WRITTEN EXERCISE:
Repeat, exactly as written, every line from the one holding "if bad else" through the one holding "obj.matrix_world = world". Leave out all other lines.

## Begin MATERIAL FOR THE TASK

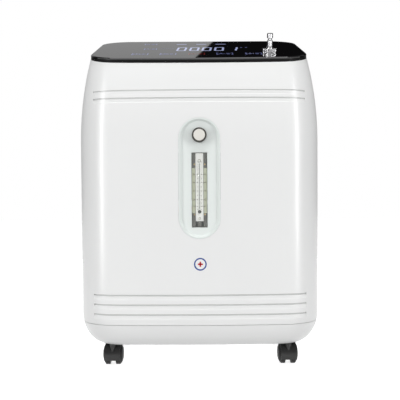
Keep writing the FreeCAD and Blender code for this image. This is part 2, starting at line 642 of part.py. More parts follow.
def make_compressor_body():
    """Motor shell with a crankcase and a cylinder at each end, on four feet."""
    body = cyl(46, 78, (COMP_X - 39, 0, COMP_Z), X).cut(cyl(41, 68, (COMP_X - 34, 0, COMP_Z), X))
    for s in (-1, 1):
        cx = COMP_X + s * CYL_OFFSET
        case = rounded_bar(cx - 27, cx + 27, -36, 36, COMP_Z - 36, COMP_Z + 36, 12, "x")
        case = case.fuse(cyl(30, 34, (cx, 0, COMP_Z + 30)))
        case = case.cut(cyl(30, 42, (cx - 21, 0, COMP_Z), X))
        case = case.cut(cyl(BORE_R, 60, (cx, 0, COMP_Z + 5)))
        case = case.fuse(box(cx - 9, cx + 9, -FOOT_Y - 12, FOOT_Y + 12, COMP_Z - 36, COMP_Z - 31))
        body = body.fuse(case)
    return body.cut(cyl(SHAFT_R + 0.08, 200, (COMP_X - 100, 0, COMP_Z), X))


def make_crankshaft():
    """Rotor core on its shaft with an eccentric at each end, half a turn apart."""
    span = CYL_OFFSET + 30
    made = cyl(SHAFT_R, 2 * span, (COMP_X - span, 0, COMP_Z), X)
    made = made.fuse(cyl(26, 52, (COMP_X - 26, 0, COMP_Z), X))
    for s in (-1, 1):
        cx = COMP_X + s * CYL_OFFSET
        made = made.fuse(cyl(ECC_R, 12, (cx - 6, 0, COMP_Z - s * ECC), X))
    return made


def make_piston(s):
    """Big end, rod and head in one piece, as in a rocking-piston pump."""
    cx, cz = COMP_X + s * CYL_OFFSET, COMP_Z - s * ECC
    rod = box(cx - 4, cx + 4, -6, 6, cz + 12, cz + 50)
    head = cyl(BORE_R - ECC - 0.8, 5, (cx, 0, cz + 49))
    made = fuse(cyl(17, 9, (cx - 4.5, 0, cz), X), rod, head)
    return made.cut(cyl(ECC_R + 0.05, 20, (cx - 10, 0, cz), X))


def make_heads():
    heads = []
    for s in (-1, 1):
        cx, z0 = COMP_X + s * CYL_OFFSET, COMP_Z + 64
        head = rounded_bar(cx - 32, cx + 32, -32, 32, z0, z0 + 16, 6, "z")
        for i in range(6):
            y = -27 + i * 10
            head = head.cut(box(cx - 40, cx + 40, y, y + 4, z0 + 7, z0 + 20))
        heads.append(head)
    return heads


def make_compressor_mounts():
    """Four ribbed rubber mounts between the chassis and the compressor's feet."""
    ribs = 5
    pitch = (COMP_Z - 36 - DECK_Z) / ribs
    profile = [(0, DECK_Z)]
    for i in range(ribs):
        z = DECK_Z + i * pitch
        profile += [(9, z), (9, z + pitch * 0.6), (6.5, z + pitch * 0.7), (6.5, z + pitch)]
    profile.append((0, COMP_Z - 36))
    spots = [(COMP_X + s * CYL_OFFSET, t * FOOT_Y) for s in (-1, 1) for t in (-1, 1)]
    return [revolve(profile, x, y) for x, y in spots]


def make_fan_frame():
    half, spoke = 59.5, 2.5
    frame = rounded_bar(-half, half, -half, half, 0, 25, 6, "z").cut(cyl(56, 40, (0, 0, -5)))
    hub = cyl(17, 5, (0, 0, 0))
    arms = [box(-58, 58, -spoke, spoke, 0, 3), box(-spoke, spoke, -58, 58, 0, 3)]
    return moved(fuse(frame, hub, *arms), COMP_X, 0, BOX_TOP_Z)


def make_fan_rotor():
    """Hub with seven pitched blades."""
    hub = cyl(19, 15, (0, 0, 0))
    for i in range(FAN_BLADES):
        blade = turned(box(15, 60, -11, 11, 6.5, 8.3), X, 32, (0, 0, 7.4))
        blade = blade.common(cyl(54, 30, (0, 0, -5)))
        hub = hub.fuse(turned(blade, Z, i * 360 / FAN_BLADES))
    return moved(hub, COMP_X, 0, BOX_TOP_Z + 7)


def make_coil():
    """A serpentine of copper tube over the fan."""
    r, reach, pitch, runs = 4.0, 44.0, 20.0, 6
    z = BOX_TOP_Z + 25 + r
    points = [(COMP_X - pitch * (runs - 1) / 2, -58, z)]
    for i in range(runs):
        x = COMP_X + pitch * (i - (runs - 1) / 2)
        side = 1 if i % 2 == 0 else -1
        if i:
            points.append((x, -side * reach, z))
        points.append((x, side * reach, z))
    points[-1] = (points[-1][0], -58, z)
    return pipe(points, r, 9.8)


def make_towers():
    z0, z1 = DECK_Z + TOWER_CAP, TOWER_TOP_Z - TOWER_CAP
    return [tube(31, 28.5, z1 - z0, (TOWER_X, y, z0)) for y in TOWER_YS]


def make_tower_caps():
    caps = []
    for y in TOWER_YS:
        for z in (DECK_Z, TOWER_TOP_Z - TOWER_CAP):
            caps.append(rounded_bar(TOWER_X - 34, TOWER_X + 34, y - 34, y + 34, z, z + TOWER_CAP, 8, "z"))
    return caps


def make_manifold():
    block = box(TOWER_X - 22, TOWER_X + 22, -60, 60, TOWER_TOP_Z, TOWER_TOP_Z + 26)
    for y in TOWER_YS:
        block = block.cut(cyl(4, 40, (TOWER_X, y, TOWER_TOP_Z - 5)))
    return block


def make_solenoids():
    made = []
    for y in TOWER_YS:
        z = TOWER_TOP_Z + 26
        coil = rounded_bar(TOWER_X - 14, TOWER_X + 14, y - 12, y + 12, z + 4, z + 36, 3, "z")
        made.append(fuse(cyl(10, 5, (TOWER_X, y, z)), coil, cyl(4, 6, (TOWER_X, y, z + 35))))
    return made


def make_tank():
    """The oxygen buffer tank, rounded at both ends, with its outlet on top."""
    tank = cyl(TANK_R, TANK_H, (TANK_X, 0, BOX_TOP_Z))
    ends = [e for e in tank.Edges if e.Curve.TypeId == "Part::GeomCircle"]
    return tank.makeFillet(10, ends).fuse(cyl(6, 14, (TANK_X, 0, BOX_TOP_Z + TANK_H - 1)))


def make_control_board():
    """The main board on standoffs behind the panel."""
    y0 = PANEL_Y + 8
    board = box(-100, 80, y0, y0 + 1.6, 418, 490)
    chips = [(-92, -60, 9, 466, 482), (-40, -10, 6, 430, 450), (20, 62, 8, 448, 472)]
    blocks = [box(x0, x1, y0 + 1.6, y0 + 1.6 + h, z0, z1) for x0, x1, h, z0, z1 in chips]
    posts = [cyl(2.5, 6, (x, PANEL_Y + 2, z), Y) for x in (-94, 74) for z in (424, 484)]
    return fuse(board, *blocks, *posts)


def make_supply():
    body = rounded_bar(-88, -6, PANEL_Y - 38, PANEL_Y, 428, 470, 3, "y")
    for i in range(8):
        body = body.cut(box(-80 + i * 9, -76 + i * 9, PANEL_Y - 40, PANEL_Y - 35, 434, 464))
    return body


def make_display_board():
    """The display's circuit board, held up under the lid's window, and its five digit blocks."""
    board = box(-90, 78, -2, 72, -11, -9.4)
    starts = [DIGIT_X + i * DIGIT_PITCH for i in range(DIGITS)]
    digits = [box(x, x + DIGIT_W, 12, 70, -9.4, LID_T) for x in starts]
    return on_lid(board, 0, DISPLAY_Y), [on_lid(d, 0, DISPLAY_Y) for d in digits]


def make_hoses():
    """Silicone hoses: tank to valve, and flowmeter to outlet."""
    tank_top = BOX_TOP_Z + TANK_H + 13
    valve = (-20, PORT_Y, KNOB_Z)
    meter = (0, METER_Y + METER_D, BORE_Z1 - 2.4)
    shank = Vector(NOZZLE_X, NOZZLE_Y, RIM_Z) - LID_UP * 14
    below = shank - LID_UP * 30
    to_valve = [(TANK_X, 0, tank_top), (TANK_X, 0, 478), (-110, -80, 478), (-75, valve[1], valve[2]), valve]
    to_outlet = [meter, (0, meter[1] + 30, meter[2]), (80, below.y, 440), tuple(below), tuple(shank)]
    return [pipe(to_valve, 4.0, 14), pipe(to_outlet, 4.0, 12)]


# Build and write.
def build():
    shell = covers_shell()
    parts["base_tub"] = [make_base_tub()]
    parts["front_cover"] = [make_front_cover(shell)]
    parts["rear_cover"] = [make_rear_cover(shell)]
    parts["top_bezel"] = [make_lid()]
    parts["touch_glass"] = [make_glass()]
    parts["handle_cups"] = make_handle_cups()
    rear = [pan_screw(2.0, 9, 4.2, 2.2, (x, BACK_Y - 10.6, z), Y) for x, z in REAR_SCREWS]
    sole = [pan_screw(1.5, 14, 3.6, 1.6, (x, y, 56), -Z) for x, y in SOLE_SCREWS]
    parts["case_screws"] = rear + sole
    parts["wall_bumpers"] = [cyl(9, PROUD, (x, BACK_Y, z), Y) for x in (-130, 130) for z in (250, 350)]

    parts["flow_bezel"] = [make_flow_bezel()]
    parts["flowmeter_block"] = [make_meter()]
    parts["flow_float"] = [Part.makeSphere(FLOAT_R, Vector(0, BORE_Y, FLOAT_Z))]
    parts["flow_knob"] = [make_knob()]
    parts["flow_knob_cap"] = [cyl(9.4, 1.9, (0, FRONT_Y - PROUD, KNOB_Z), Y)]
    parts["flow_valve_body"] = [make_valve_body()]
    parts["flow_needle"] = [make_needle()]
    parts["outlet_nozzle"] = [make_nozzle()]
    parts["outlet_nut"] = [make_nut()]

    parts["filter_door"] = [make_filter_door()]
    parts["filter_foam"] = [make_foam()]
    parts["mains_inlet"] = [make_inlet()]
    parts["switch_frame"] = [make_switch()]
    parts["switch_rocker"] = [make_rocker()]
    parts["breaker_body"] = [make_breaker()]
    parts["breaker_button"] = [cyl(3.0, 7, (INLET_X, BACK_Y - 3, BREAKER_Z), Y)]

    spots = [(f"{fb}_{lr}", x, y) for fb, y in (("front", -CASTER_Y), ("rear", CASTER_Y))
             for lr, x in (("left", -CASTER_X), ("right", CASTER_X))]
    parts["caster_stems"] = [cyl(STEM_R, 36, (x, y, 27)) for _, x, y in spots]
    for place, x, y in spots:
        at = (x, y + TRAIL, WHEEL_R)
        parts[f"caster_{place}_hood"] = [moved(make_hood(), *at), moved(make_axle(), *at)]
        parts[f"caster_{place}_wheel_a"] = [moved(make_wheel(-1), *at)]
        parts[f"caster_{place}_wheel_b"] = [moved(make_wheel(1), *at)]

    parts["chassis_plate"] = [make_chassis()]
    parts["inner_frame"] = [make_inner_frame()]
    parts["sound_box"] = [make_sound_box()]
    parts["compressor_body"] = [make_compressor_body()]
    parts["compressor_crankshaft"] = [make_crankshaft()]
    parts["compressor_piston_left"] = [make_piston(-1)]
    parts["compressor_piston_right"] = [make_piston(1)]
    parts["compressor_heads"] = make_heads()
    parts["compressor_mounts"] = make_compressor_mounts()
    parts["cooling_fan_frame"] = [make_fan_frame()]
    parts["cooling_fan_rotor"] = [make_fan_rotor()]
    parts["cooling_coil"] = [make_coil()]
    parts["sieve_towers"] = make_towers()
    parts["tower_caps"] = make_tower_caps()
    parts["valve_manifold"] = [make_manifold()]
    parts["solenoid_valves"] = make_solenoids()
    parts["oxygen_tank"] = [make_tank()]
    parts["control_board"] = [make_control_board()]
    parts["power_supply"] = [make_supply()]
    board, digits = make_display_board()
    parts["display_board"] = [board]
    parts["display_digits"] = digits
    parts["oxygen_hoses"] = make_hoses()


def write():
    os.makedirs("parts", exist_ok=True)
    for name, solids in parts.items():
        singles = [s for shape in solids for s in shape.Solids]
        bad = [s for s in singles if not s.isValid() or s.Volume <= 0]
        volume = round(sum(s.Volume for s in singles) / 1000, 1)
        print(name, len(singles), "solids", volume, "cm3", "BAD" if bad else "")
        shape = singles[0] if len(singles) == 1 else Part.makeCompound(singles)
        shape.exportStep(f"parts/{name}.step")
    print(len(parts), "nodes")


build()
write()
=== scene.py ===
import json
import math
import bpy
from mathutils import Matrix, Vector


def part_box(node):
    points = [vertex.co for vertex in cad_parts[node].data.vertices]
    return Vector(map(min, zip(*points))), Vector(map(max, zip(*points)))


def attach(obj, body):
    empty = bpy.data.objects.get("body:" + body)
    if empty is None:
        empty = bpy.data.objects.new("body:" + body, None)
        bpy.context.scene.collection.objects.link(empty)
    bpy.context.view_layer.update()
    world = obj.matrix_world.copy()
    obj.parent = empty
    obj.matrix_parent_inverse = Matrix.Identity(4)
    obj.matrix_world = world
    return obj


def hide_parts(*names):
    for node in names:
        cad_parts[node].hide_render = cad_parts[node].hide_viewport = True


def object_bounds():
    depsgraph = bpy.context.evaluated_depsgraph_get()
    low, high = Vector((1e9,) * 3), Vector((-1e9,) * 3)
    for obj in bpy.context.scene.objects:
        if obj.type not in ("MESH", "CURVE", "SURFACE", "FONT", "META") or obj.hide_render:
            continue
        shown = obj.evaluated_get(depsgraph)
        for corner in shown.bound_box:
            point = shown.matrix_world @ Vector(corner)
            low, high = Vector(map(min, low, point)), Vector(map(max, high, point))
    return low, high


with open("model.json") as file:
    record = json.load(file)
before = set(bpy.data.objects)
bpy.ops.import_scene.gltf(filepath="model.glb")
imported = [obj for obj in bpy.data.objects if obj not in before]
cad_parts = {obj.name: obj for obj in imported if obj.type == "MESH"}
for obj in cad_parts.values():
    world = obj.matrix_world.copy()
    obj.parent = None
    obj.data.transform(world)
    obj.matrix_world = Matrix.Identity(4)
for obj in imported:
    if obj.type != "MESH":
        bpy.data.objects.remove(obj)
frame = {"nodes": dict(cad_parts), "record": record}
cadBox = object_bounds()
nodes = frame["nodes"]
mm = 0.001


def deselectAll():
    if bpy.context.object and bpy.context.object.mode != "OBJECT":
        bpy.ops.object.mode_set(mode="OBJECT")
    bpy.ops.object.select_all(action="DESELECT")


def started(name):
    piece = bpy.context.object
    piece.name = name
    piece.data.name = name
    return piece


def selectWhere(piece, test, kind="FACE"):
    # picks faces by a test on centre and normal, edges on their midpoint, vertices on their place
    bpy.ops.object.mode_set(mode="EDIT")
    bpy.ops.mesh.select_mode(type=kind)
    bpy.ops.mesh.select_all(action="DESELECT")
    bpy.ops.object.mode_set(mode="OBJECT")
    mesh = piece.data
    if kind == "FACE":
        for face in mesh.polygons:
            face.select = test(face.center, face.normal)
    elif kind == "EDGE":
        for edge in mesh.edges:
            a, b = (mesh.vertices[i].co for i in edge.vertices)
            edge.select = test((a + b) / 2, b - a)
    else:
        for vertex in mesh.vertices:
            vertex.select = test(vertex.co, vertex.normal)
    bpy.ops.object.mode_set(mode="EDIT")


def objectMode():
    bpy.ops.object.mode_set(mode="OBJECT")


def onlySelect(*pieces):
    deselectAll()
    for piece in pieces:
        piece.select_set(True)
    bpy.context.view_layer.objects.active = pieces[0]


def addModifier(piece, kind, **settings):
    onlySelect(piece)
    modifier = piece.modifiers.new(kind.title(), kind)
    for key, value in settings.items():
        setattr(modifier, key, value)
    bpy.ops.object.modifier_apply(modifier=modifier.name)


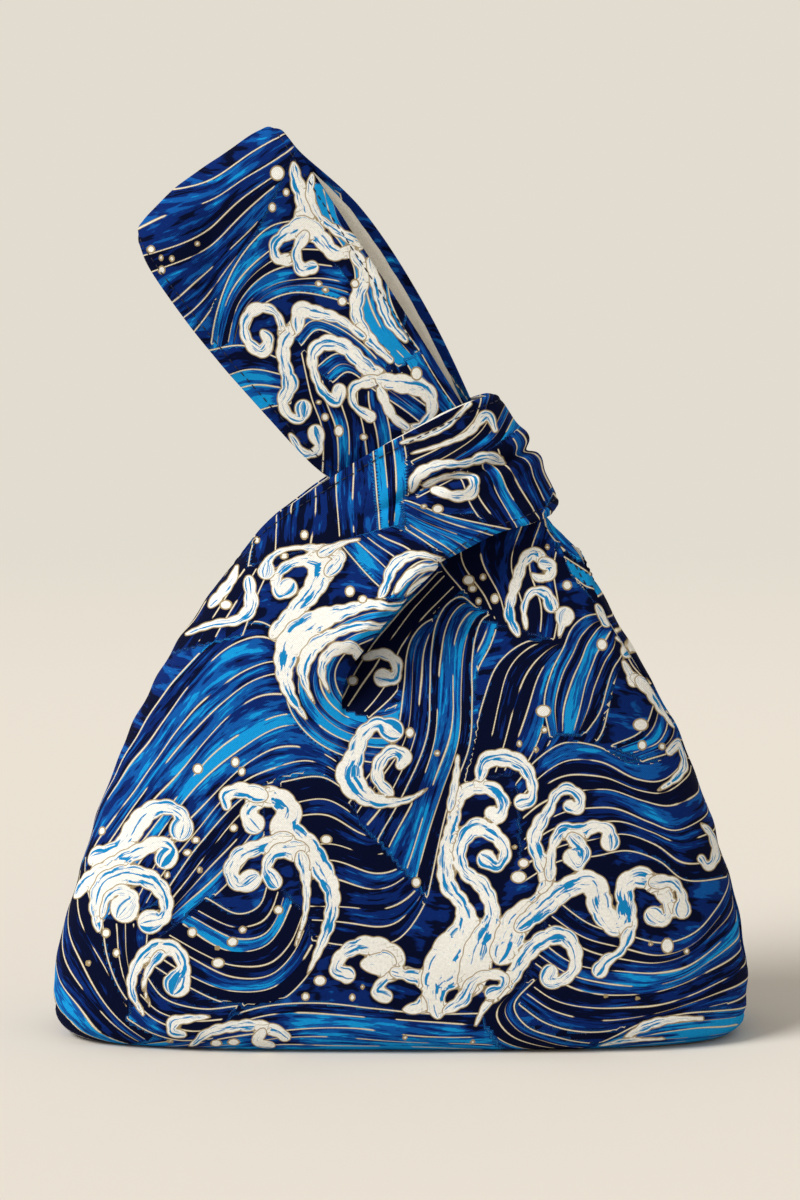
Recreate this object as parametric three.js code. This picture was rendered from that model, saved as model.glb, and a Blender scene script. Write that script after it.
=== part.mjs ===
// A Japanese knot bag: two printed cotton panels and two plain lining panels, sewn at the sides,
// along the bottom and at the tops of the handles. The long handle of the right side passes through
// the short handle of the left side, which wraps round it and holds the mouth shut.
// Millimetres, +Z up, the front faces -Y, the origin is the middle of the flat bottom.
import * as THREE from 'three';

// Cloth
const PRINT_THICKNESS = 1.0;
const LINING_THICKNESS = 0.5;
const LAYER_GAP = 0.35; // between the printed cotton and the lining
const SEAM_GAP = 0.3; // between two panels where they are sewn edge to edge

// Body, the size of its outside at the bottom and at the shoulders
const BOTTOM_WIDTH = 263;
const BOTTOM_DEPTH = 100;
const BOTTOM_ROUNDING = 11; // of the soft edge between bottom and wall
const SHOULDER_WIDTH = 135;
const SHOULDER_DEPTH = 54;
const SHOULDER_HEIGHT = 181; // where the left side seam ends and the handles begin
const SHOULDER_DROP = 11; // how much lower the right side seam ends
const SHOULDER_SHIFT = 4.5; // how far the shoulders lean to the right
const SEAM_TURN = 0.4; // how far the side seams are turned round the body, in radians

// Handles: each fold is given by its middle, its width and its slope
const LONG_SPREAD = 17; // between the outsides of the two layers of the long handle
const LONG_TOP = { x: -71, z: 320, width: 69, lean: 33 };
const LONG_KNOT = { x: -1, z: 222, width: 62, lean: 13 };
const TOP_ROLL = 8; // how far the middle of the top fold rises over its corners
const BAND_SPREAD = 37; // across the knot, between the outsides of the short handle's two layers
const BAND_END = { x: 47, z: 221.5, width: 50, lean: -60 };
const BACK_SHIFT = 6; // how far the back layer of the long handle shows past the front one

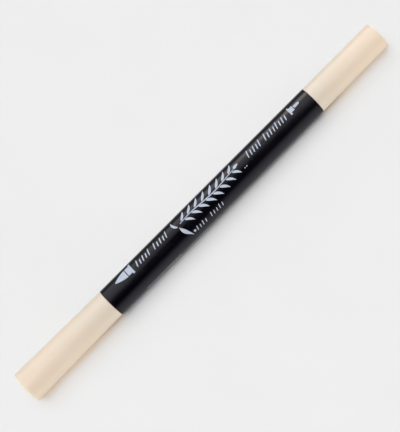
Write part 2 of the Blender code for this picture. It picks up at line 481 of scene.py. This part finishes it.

## End MATERIAL FOR THE TASK

CORRECT OUTPUT:
        print(name, len(singles), "solids", volume, "cm3", "BAD" if bad else "")
        shape = singles[0] if len(singles) == 1 else Part.makeCompound(singles)
        shape.exportStep(f"parts/{name}.step")
    print(len(parts), "nodes")


build()
write()
=== scene.py ===
import json
import math
import bpy
from mathutils import Matrix, Vector


def part_box(node):
    points = [vertex.co for vertex in cad_parts[node].data.vertices]
    return Vector(map(min, zip(*points))), Vector(map(max, zip(*points)))


def attach(obj, body):
    empty = bpy.data.objects.get("body:" + body)
    if empty is None:
        empty = bpy.data.objects.new("body:" + body, None)
        bpy.context.scene.collection.objects.link(empty)
    bpy.context.view_layer.update()
    world = obj.matrix_world.copy()
    obj.parent = empty
    obj.matrix_parent_inverse = Matrix.Identity(4)
    obj.matrix_world = world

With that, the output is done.